--- START Material for the task ---

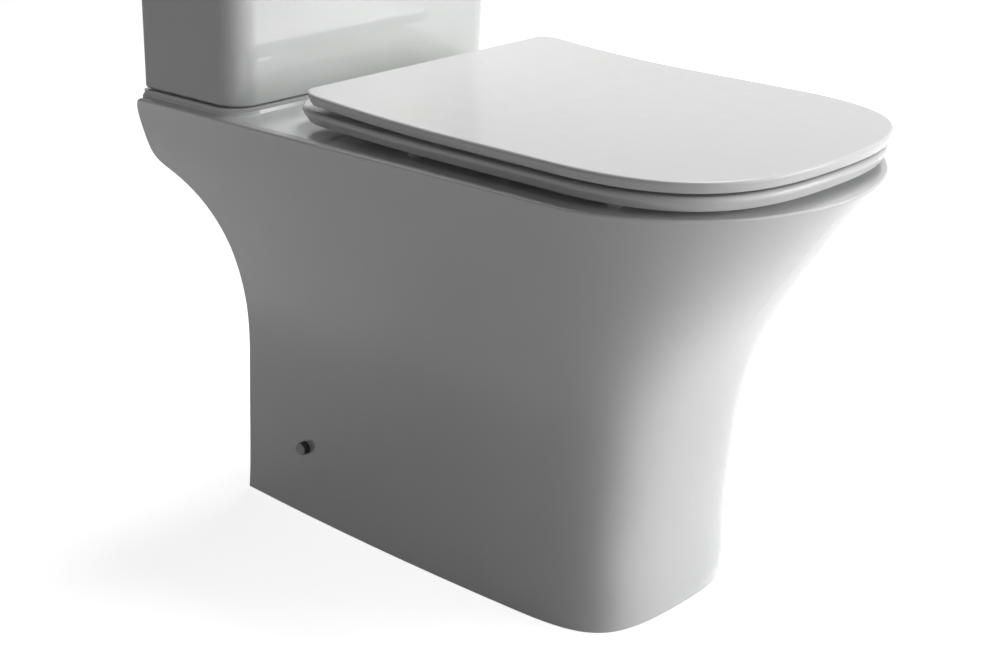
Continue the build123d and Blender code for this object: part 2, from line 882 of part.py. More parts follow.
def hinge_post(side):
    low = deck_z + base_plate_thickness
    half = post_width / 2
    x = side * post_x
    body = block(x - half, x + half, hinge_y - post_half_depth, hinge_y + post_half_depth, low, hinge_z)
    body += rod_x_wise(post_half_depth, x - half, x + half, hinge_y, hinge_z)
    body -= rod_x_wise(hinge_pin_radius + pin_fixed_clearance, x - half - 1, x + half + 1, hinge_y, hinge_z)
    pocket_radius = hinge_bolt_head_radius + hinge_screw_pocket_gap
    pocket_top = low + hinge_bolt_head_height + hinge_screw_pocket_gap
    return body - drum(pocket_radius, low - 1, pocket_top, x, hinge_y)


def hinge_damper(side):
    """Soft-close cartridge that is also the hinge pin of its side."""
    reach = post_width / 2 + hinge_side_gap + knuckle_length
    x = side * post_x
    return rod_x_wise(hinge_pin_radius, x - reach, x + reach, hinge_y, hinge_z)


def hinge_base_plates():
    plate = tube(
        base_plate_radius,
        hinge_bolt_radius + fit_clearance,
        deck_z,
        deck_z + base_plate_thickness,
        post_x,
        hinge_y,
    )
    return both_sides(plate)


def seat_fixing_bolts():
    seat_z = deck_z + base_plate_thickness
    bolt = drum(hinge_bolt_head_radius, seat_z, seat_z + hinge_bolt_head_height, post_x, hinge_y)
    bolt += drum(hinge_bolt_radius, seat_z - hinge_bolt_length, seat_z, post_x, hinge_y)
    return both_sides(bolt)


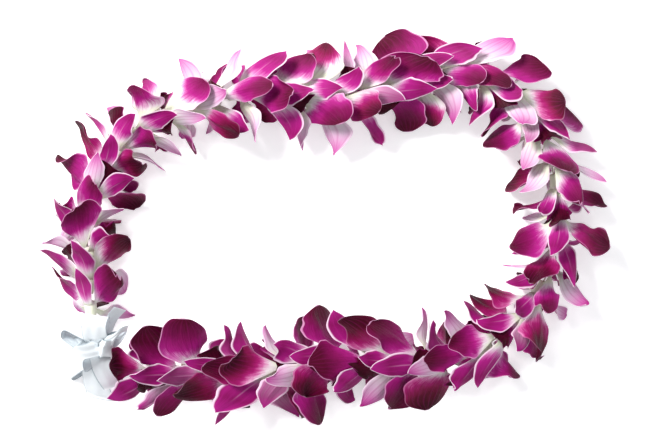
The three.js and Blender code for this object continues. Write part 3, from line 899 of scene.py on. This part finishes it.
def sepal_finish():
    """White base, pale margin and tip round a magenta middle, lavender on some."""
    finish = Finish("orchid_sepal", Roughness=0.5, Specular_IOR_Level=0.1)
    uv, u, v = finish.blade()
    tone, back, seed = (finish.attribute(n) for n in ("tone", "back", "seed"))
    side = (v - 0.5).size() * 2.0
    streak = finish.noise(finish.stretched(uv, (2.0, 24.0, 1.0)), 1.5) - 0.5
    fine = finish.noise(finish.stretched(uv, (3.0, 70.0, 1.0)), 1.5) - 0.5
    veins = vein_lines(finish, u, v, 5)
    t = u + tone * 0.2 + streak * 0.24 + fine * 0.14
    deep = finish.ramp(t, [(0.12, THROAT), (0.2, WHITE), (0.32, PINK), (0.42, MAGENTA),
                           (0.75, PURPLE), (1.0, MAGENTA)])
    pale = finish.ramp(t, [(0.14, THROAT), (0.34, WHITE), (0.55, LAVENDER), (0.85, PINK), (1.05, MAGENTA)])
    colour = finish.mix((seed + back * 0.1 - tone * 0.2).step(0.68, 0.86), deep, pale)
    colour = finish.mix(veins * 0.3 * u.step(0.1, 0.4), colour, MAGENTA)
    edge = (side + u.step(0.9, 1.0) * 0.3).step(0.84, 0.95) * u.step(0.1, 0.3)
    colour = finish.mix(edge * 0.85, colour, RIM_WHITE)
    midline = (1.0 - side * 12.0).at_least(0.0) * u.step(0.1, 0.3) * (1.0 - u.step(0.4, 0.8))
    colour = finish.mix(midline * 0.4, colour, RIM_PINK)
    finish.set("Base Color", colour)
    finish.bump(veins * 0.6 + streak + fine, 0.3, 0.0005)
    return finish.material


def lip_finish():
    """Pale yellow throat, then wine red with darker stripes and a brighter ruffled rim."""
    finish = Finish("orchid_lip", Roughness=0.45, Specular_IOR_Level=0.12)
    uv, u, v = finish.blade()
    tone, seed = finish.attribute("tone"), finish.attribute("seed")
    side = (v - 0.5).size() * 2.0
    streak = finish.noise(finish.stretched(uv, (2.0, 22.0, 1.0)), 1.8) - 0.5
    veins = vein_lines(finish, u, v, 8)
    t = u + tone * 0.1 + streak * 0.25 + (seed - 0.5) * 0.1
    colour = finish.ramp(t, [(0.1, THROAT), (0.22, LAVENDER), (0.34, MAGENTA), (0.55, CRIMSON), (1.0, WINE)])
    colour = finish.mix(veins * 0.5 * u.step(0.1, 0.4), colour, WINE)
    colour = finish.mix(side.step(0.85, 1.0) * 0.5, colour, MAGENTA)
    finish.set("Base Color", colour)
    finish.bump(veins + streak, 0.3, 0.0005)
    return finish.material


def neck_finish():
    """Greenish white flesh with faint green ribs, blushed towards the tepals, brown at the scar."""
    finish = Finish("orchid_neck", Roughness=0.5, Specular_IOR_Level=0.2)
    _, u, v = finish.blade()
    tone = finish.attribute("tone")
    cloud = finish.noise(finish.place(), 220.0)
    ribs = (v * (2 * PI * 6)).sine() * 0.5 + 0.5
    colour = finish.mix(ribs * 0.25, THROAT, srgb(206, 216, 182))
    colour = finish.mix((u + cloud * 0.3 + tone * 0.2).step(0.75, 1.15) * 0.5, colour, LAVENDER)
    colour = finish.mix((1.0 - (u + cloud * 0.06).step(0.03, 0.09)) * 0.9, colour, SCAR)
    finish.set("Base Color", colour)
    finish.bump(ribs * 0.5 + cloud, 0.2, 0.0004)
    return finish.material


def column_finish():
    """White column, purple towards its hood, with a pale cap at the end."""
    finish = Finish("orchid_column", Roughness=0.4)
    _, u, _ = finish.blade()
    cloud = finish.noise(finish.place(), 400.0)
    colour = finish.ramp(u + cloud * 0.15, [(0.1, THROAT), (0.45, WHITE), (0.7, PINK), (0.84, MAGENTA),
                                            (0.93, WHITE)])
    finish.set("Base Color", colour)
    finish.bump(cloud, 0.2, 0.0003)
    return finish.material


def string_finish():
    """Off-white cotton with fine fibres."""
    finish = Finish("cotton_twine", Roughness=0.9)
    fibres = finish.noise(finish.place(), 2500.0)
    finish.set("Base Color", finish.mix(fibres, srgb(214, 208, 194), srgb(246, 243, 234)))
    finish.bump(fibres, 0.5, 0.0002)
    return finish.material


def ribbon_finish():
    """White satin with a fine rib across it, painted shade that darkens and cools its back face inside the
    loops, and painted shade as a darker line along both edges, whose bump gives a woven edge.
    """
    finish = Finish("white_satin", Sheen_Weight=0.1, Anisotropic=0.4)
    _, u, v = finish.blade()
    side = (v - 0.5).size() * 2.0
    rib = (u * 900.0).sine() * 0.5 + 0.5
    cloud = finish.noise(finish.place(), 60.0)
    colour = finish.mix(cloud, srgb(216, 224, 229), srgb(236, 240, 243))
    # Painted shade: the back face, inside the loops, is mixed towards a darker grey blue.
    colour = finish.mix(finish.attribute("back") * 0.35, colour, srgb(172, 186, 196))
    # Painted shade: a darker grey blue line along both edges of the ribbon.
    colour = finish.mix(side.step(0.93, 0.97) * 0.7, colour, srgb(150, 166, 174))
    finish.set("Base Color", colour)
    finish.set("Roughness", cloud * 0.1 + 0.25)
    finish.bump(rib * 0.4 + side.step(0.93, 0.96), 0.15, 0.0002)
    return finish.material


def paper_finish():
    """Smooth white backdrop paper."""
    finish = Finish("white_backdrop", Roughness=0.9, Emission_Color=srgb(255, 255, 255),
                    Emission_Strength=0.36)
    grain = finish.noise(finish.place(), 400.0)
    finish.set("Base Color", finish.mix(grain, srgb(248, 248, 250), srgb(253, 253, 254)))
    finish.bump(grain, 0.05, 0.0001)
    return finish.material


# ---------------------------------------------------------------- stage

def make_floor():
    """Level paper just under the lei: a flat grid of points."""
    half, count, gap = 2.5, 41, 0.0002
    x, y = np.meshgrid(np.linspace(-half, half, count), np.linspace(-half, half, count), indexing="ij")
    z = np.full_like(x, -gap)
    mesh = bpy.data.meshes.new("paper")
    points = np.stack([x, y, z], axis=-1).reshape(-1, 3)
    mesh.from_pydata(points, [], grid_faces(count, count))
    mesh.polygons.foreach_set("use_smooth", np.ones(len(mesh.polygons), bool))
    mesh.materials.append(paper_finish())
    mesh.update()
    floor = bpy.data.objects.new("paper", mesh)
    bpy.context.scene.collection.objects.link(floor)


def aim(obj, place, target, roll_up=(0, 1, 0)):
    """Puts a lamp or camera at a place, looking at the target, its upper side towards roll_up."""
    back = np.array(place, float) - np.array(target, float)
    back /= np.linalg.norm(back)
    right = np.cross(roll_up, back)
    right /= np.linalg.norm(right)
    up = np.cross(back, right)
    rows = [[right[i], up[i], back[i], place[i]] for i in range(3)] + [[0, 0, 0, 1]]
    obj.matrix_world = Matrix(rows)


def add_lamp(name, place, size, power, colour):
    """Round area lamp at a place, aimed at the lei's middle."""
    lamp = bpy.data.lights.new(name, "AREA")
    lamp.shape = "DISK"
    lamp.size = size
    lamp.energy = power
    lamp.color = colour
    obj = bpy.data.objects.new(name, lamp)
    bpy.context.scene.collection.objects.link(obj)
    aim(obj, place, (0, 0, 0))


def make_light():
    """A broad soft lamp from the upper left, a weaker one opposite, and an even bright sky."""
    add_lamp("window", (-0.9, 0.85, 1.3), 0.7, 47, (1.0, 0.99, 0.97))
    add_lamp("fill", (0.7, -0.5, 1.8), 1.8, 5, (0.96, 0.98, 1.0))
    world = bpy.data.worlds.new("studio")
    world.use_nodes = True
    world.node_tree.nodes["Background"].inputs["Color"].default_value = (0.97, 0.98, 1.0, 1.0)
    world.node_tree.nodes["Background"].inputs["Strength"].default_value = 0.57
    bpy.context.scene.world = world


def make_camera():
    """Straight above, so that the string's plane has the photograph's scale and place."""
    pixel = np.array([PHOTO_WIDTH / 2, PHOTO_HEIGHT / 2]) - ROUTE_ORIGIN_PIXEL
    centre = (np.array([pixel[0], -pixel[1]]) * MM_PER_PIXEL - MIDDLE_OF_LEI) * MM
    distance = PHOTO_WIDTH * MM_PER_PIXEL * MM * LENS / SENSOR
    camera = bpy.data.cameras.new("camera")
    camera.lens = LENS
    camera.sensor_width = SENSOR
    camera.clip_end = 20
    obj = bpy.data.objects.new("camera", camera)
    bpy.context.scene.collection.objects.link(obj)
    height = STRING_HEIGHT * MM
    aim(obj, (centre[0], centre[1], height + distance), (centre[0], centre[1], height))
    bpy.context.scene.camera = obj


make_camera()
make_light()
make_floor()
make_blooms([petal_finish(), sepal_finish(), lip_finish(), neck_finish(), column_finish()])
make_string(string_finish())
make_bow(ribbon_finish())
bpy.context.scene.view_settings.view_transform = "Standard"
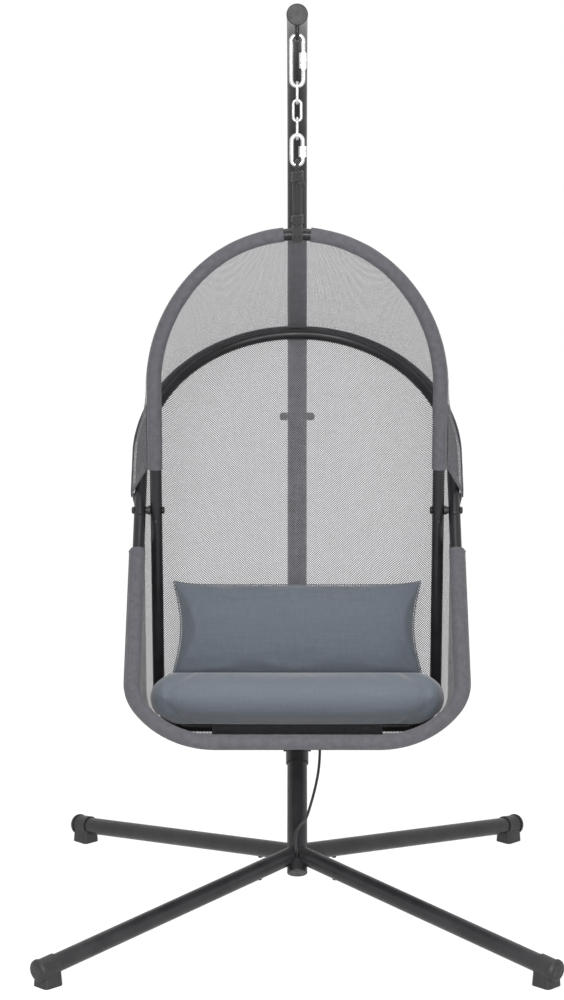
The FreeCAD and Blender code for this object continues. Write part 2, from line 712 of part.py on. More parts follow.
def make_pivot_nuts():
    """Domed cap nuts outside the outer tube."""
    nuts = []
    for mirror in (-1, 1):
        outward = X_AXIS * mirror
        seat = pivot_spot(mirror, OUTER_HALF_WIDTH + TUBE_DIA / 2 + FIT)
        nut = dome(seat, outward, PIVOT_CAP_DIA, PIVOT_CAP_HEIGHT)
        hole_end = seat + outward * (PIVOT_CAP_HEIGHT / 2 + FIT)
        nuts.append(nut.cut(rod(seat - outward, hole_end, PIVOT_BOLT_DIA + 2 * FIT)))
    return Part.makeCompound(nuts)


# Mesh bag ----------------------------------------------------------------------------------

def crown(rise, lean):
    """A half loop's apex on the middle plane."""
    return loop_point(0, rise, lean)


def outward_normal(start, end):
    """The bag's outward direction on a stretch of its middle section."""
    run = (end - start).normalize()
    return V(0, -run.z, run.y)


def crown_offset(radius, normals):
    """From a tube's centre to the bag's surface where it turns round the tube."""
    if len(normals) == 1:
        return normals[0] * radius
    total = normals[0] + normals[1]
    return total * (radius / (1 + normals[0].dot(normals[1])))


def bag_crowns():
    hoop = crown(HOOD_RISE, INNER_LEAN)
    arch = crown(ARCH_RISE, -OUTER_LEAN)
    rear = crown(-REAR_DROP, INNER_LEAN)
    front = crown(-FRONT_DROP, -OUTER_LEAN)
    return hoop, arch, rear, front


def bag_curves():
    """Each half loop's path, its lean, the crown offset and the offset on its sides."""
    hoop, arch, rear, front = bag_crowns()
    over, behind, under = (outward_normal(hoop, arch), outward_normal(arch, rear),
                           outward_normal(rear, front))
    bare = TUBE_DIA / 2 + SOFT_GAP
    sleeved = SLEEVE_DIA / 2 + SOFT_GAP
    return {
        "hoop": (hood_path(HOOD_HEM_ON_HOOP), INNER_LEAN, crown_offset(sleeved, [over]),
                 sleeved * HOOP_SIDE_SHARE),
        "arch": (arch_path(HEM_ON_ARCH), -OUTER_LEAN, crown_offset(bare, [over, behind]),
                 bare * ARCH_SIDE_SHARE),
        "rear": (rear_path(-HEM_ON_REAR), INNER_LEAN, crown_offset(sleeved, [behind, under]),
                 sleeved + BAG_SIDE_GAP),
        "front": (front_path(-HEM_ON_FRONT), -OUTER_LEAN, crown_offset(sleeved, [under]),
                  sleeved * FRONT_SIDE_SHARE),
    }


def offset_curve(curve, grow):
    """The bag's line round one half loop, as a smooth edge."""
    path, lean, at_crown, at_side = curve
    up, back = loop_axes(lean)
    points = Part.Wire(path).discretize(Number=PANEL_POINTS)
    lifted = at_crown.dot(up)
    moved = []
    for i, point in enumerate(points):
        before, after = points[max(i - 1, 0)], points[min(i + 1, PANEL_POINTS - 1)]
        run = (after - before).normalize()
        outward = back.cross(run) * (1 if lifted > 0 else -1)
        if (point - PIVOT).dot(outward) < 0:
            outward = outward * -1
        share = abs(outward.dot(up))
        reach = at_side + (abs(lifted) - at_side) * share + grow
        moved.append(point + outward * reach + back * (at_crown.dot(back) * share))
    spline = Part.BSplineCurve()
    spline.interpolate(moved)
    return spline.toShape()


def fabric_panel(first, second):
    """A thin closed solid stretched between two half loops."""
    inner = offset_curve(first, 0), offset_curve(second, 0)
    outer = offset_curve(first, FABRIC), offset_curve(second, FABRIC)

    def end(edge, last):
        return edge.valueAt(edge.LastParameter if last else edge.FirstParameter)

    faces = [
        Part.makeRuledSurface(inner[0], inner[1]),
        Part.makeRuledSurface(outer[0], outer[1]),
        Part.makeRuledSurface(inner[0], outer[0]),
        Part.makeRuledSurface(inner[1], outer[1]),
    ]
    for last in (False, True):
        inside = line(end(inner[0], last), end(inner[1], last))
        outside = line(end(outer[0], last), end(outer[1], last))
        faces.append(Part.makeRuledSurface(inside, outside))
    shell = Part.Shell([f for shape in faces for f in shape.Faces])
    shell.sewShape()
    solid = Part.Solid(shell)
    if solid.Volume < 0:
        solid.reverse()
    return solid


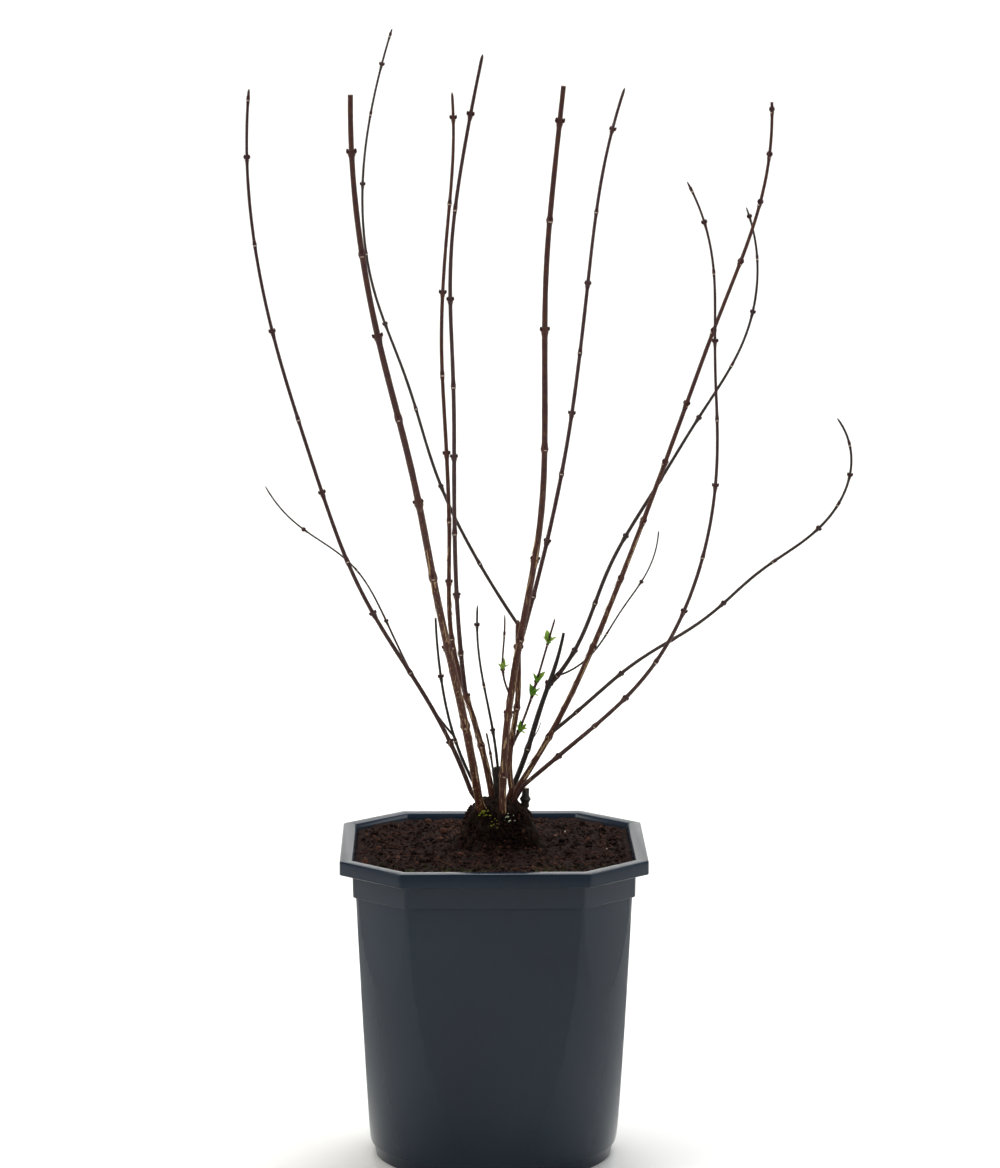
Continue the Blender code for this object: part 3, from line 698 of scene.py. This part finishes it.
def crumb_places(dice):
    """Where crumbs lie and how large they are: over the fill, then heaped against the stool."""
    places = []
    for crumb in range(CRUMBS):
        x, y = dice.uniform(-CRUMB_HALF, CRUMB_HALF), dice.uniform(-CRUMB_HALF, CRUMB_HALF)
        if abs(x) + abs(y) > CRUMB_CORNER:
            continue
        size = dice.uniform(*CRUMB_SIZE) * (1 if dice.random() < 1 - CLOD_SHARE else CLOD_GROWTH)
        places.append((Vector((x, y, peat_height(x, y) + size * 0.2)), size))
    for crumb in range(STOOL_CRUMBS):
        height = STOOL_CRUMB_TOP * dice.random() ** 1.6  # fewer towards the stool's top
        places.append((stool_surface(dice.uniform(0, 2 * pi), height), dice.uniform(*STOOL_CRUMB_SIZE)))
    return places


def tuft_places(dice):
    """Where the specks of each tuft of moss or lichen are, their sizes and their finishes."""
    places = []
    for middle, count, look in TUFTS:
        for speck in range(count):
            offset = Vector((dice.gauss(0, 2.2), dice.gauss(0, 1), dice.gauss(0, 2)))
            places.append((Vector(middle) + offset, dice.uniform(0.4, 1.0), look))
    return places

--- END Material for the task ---

What is asked: Report every line in the data above in which the word "More" appears.

Answer to this exercise:
Continue the build123d and Blender code for this object: part 2, from line 882 of part.py. More parts follow.
The FreeCAD and Blender code for this object continues. Write part 2, from line 712 of part.py on. More parts follow.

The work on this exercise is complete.